Apart from the bustling nightclubs, the beaches and shopping areas like Zainab Market, other favourite spots for the free-wheeling tourists were Keamari and a large hut colony of fakirs behind Abdullah Shah Ghazi’s shrine in Clifton. It was in the 1970s that the city’s famous “crabbing” scene was first developed for tourists in Keamari.
But was the crime rate really that low in those days?
Ghazzanfar Shahid who worked as a librarian at the Soviet Embassy in Karachi says yes. “There used to be infamous ghoondas. But they were nothing compared to the hooligans of today. Young men used to get into drunken brawls and gang fights, mostly over women and politics, but guns were hardly ever used. They used fists, knifes, chains…but nobody ever knew what a TT pistol or a Kalashnikov was.”
Saran Ahmed, 47, an economist and senior manager at a foreign bank agrees, “If you go through the economic stats of the era, you will find that there was a lot less economic disparity between classes in Pakistan. The rat race to outdo one another, even if that meant committing crime to become rich, basically started in the ’80s when money from Pakistanis working in the Gulf nations started to pour in. The era saw the emergence of a growing class of the nuevo-rich, and society started to transform into something totally new. It became more hypocritical and amoral.”
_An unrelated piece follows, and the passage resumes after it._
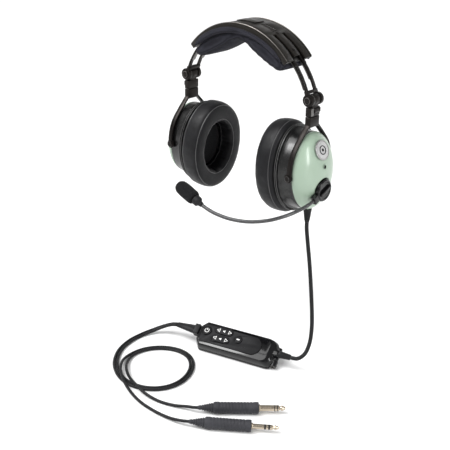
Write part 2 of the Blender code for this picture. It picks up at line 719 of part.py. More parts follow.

Unfortunately, by 1979, the Hippie Trail years were as good as over. Pakistan started to change. A conservative military dictatorship overthrew the Bhutto government in 1977 and started laying the foundations of a more myopic, violent, and crime-ridden Pakistan. Millions of people employed by the Hippie Trail industry lost their jobs. And by the 1990s, the Hippie Trail years had become a distant memory of a completely different time and place.